University of California, San Francisco, UCSF Cancer Center
Endogenous DNA Damage and Mechanisms of Aging.
Endogenous DNA damage and spontaneous mutagenesis may be important mechanisms in aging. We are developing mouse strains defective in base excision repair (BER) that cannot repair endogenous DNA damage through knockout of the Xrccl scaffold protein. The Xrccl protein interacts with ligase III to coordinate BER and is essential for viability in mice, but in Drosophila this interaction domain is missing and the flies are viable. We are constructing a vector that will allow us to terminate the mouse chromosomal gene immediately prior to the ligase III domain. This should allow other functions of the gene to continue and support a viable outcome. The BER-defective mouse strain would then be sensitive to developing degenerative changes associated with endogenous oxidative damage thought to be involved in aging. A second approach involves using the pro-mutagenic gene hRad30A that encodes a low-fidelity polymerase ? involved in the human disease xeroderma pigmentosum (XP).

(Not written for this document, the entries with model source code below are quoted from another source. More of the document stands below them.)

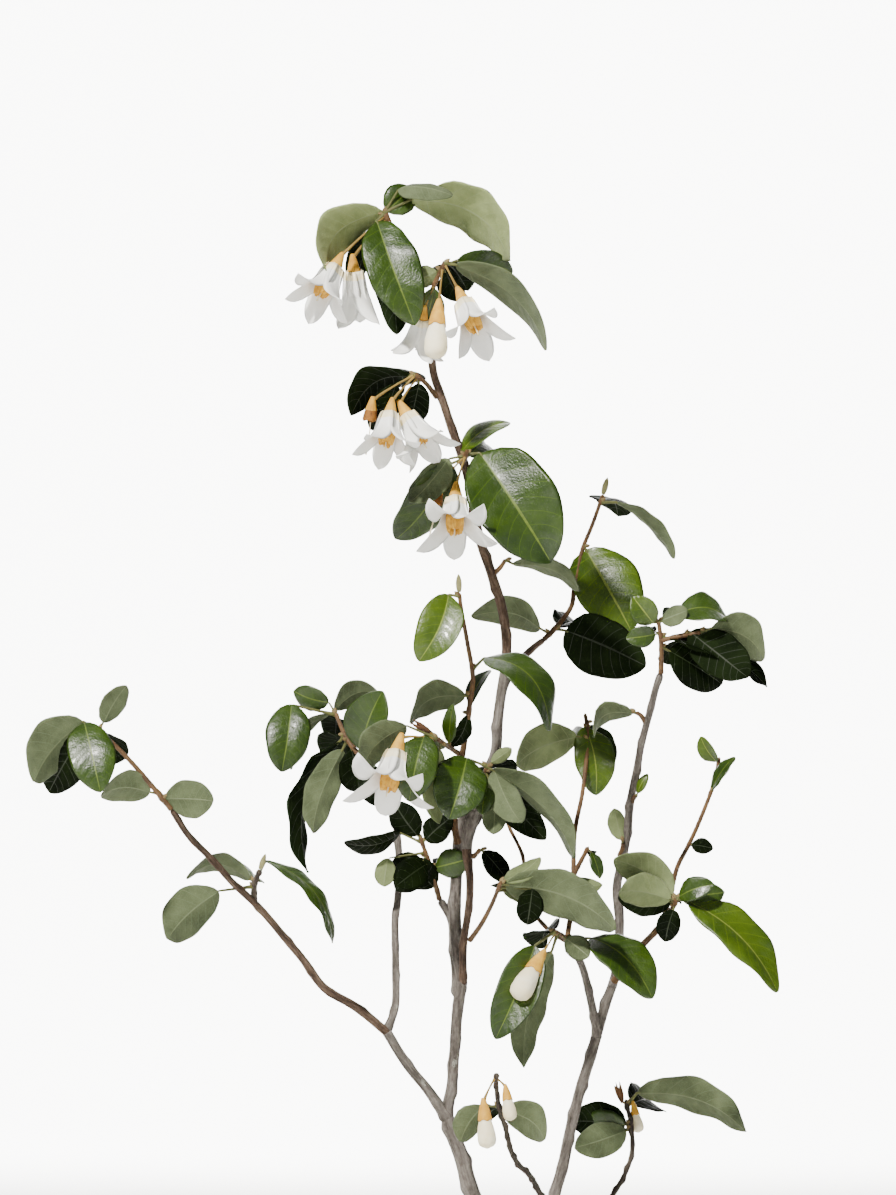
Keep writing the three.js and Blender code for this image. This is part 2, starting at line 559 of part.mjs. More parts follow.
function bloom(twig, share, row) {
  const [, outAim, outLength, aim, lean, kind, size] = row;
  const frame = frameOf(aim, lean, 0);
  const from = twig.getPointAt(share);
  const top = from.clone().addScaledVector(heading(outAim, lean / 2), outLength);
  const into = top.clone().addScaledVector(frame.chord, CALYX_LENGTH / 4 * size);
  const solids = [stalk(from, top, into, PEDICEL_RADIUS, PEDICEL_RADIUS)];
  if (kind === "tip") {
    solids.push(turned(top, frame, scaled(EGG, TIP_BUD_RADIUS * size, TIP_BUD_LENGTH * size)));
    return { middle: [top], solids };
  }
  solids.push(turned(top, frame, scaled(CUP, CALYX_RADIUS * size, CALYX_LENGTH * size)));
  const held = CALYX_LENGTH * CALYX_HOLD * size;
  if (kind === "bud") {
    solids.push(turned(top, frame, scaled(EGG, BUD_BODY_RADIUS * size, BUD_BODY_LENGTH * size, held)));
  }
  if (kind === "spent") {
    const foot = top.clone().addScaledVector(frame.chord, held);
    const end = foot.clone().addScaledVector(frame.chord, STYLE_LENGTH);
    solids.push(stalk(foot, foot.clone().lerp(end, 0.5), end, STYLE_RADIUS, STYLE_RADIUS));
  }
  if (kind in OPENNESS) {
    solids.push(corolla(top, frame, size, OPENNESS[kind]));
    solids.push(turned(top, frame, scaled(CONE, CONE_RADIUS * size, CONE_LENGTH * size, held)));
  }
  const end = top.clone().addScaledVector(frame.chord, 2 * CALYX_LENGTH * size);
  return { middle: [top, end], solids };
}

// Seeded numbers from 0 to 1: the same row of them for the same seed.
function seeded(seed) {
  let state = seed;
  return () => {
    state = (state * SEED_FACTOR + SEED_STEP) % SEED_RANGE;
    return state / SEED_RANGE;
  };
}

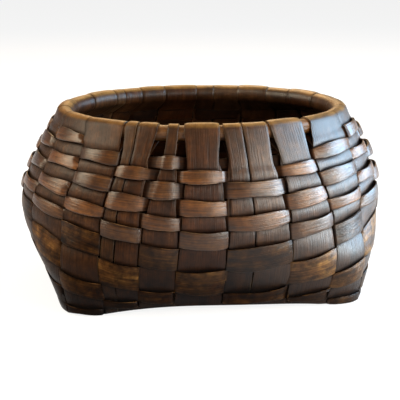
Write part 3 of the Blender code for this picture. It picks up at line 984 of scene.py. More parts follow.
@dataclass(frozen=True)
class SplintFinish:
    """Old split hardwood under a worn dark varnish, with its grain along the strip.

    The grain runs in fine ridges a millimetre or so apart, the varnish has gone nearly black
    in the hollows and near the base, and hands have rubbed the rim back to the honey colour
    of the wood. Painted shade darkens the hollows, the base, the edges and the inside, and
    painted highlights lighten the rim top and the edges. Real pores are about 0.3 mm wide,
    too fine to show, so they are drawn 1 mm wide. The other sizes are those of the real
    marks, in metres.
    """

    GRAIN_HEIGHT = 0.0009
    VARNISH_IOR = 1.5
    PLAN_SCALE = (0.7, 1.0, 0.0)        # evens out the long plan, to tell inside from outside

    name: str
    dark: str
    middle: str
    light: str
    pore: str
    edge: str
    roughness: float
    rough_spread: float
    coat: float
    coat_roughness: float = 0.28
    dull_gloss: float = 1.0
    specular: float = 0.25
    contrast: float = 0.30
    grain_width: float = 0.0010
    grain_length: float = 0.035
    streak_width: float = 0.0050
    streak_length: float = 0.060
    blotch: float = 0.016
    reach: float = 0.18
    mottle: float = 0.0045
    mottle_depth: float = 0.28
    pore_width: float = 0.0010
    pore_length: float = 0.0090
    pore_share: float = 0.55
    bump: float = 0.45
    rim_wear_and_highlight: float = 0.80
    blotch_share: float = 0.55
    streak_height: float = 0.8
    left_dirt: float = 0.30
    dirt_roughness: float = 0.4
    noise_roughness: float = 0.6

    def make(self) -> bpy.types.Material:
        """Build the material.

        Returns:
            The material.
        """
        material = bpy.data.materials.new(self.name)
        material.use_nodes = True
        tree = material.node_tree
        tree.nodes.clear()
        strip = add_node(tree, "ShaderNodeUVMap", uv_map="UVMap")
        place = add_node(tree, "ShaderNodeTexCoord").outputs["Object"]
        x, _, z = add_node(tree, "ShaderNodeSeparateXYZ", {0: place}).outputs
        grime_and_shade = add_node(tree, "ShaderNodeAttribute", attribute_name="grime_and_shade").outputs["Fac"]
        grain = self._noise(tree, strip, (self.grain_length, self.grain_width), 4.0)
        streak = self._noise(tree, strip, (self.streak_length, self.streak_width), 3.0)
        blotch = self._noise(tree, place, (self.blotch,) * 3, 4.0)
        colour = self._wood(tree, place, grain, streak, blotch)
        for code, blend, ramps in self._layers(tree, strip, place, grain, blotch, grime_and_shade):
            colour = add_node(tree, "ShaderNodeMix",
                              {0: self._strength(tree, ramps), 6: colour,
                               7: linear_colour(code)}, data_type="RGBA", blend_type=blend)
        # The varnish is gone near the floor, more so at the left, and where the dirt and painted
        # shade mask lies on it.
        kept = add_node(tree, "ShaderNodeMath", {0: x, 1: self.left_dirt, 2: z},
                        operation="MULTIPLY_ADD")
        varnish = self._strength(tree, [(kept, (0.010, 0.075), (0.0, self.coat), EASED),
                                        (grime_and_shade, (0.0, 1.0), (1.0, 0.0), EVEN),
                                        (x, (-0.01, 0.045), (self.dull_gloss, 1.0), EASED)])
        spread = (self.roughness - self.rough_spread, self.roughness + self.rough_spread)
        rough = add_node(tree, "ShaderNodeMath",
                         {0: grime_and_shade, 1: self.dirt_roughness,
                          2: self._strength(tree, [(grain, (0.3, 0.7), spread, EVEN)])},
                         operation="MULTIPLY_ADD", use_clamp=True)
        height = add_node(tree, "ShaderNodeMath", {0: streak, 1: self.streak_height, 2: grain},
                          operation="MULTIPLY_ADD")
        bump = add_node(tree, "ShaderNodeBump", {"Strength": self.bump,
                                                 "Distance": self.GRAIN_HEIGHT,
                                                 "Height": height})
        shader = add_node(tree, "ShaderNodeBsdfPrincipled",
                          {"Base Color": colour, "Roughness": rough, "Normal": bump,
                           "IOR": self.VARNISH_IOR, "Specular IOR Level": self.specular,
                           "Coat Weight": varnish, "Coat Roughness": self.coat_roughness,
                           "Coat IOR": self.VARNISH_IOR, "Coat Normal": bump})
        add_node(tree, "ShaderNodeOutputMaterial", {"Surface": shader})
        return material

    def _noise(self, tree: bpy.types.NodeTree, coordinates: object, sizes: Sequence[float],
               detail: float) -> bpy.types.NodeSocket:
        """Noise with marks of given sizes.

        Args:
            tree: Tree of the material.
            coordinates: Where it is read.
            sizes: Sizes of its marks along each axis.
            detail: How many finer layers it has.

        Returns:
            The socket that gives it.
        """
        scales = [1 / size for size in sizes] + [1.0] * (3 - len(sizes))
        mapped = add_node(tree, "ShaderNodeMapping", {"Vector": coordinates, "Scale": scales})
        return add_node(tree, "ShaderNodeTexNoise",
                        {"Vector": mapped, "Scale": 1.0, "Detail": detail,
                         "Roughness": self.noise_roughness}).outputs[0]

    @staticmethod
    def _strength(tree: bpy.types.NodeTree, ramps: Iterable[tuple]) -> bpy.types.Node:
        """Multiply ramps.

        Args:
            tree: Tree of the material.
            ramps: For each what it reads, the two ends that it reads between, the values
                that it gives there, and how it goes from one to the other.

        Returns:
            The node that gives their product.
        """
        product = None
        for source, (start, end), (first, last), way in ramps:
            ramp = add_node(tree, "ShaderNodeMapRange",
                            {"Value": source, "From Min": start, "From Max": end,
                             "To Min": first, "To Max": last}, interpolation_type=way)
            product = ramp if product is None else add_node(
                tree, "ShaderNodeMath", {0: product, 1: ramp}, operation="MULTIPLY",
                use_clamp=True)
        return product

    def _wood(self, tree: bpy.types.NodeTree, place: bpy.types.NodeSocket,
              grain: bpy.types.NodeSocket, streak: bpy.types.NodeSocket,
              blotch: bpy.types.NodeSocket) -> bpy.types.Node:
        """Colour of the varnished wood, streaked along the strip and toned strip by strip.

        Args:
            tree: Tree of the material.
            place: Place on the object.
            grain: Fine noise along the strip.
            streak: Broad noise along the strip.
            blotch: Noise that is as wide as it is long.

        Returns:
            The node that gives the colour.
        """
        blend = add_node(tree, "ShaderNodeMix", {0: self.blotch_share, 2: streak, 3: blotch})
        ramp = add_node(tree, "ShaderNodeValToRGB", {0: blend})
        stops = ramp.color_ramp.elements
        stops[0].position, stops[0].color = 0.5 - self.reach, linear_colour(self.dark)
        stops[1].position, stops[1].color = 0.5 + self.reach, linear_colour(self.light)
        stops.new(0.50).color = linear_colour(self.middle)
        lines = (1 - self.contrast, 1 + self.contrast)
        tint = add_node(tree, "ShaderNodeAttribute", attribute_name="tint").outputs["Color"]
        mottle = self._noise(tree, place, (self.mottle,) * 3, 5.0)
        spots = (1 - self.mottle_depth, 1 + self.mottle_depth)
        colour = ramp
        for tone in (self._strength(tree, [(grain, (0.35, 0.65), lines, EVEN)]), tint,
                     self._strength(tree, [(mottle, (0.36, 0.64), spots, EVEN)])):
            colour = add_node(tree, "ShaderNodeMix", {0: 1.0, 6: colour, 7: tone},
                              data_type="RGBA", blend_type="MULTIPLY")
        return colour

    def _layers(self, tree: bpy.types.NodeTree, strip: bpy.types.Node,
                place: bpy.types.NodeSocket, grain: bpy.types.NodeSocket,
                blotch: bpy.types.NodeSocket, grime_and_shade: bpy.types.NodeSocket
                ) -> list[tuple[str, str, list[tuple]]]:
        """Pores, dirt, wear, painted shade and highlights, each a colour, a blend and ramps of
        where.

        Args:
            tree: Tree of the material.
            strip: Place on the strip.
            place: Place on the object.
            grain: Fine noise along the strip.
            blotch: Noise that is as wide as it is long.
            grime_and_shade: The dirt and painted shade kept on the mesh.

        Returns:
            The layers, in the order they are laid on.
        """
        pores = self._noise(tree, strip, (self.pore_length, self.pore_width), 1.0)
        x, _, z = add_node(tree, "ShaderNodeSeparateXYZ", {0: place}).outputs
        edge = add_node(tree, "ShaderNodeAttribute",
                        attribute_name="edge_distance").outputs["Fac"]
        plan = add_node(tree, "ShaderNodeVectorMath", {0: place, 1: self.PLAN_SCALE},
                        operation="MULTIPLY")
        out = add_node(tree, "ShaderNodeVectorMath", {0: plan}, operation="NORMALIZE")
        facing = add_node(tree, "ShaderNodeNewGeometry").outputs["Normal"]
        outward = add_node(tree, "ShaderNodeVectorMath", {0: out, 1: facing},
                           operation="DOT_PRODUCT")
        return [
            # Pores of a ring-porous hardwood: short dark lines along the strip.
            (self.pore, "MIX", [(pores, (0.60, 0.72), (0.0, self.pore_share), EVEN)]),
            # Dirt and painted shade towards the base, in patches; less at the right, painted as
            # lit.
            ("#4a3a28", "MULTIPLY", [(z, (0.090, 0.008), (0.0, 0.97), EASED),
                                     (blotch, (0.35, 0.65), (0.7, 1.2), EVEN),
                                     (x, (0.02, 0.13), (1.0, 0.55), EASED)]),
            # Painted shade on the inside, darker the more a face turns inwards.
            ("#5a4f46", "MULTIPLY", [(outward, (0.1, -0.4), (0.0, 0.15), EASED)]),
            # Honey wood where hands rubbed the rim top, with a painted highlight along it.
            ("#8c6634", "MIX", [(z, (0.1488, 0.1514), (0.0, self.rim_wear_and_highlight), EASED),
                                (blotch, (0.35, 0.60), (0.35, 1.0), EVEN)]),
            # Painted shade along the edges of the strip, 1.6 mm in, where it turns away.
            ("#6b5c4c", "MULTIPLY", [(edge, (0.0, 0.0016), (0.45, 0.0), EASED)]),
            # Varnish rubbed off the last 0.8 mm here and there, and a painted highlight on it.
            (self.edge, "MIX", [(edge, (0.0, 0.0008), (0.40, 0.0), EVEN),
                                (grain, (0.50, 0.66), (0.0, 1.0), EVEN)]),
            # Dirt and painted shade where one splint lies against or under another.
            ("#5a4a3a", "MULTIPLY", [(grime_and_shade, (0.0, 1.0), (0.0, 0.85), EVEN)])]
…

We have found that over-expression of hRad30A proves toxic to cells in culture, most likely by increasing spontaneous mutation rates. hRad30A can therefore be used to study the role of spontaneous mutagenesis in vivo in relation to aging, to complement studies in the BER knockout mouse. We are carrying out an initial investigation by expressing hRad30A on a keratin-14 promoter to increase its expression in the skin. If enhanced expression is pathological in the skin, we will next express the gene on a brain-specific promoter to develop a mouse model of neurodegeneration. The ultimate goal of these experiments is to develop mouse strains that show increased signs of aging due to spontaneous damage and mutagenesis, and use them for designing intervention strategies for improved human health.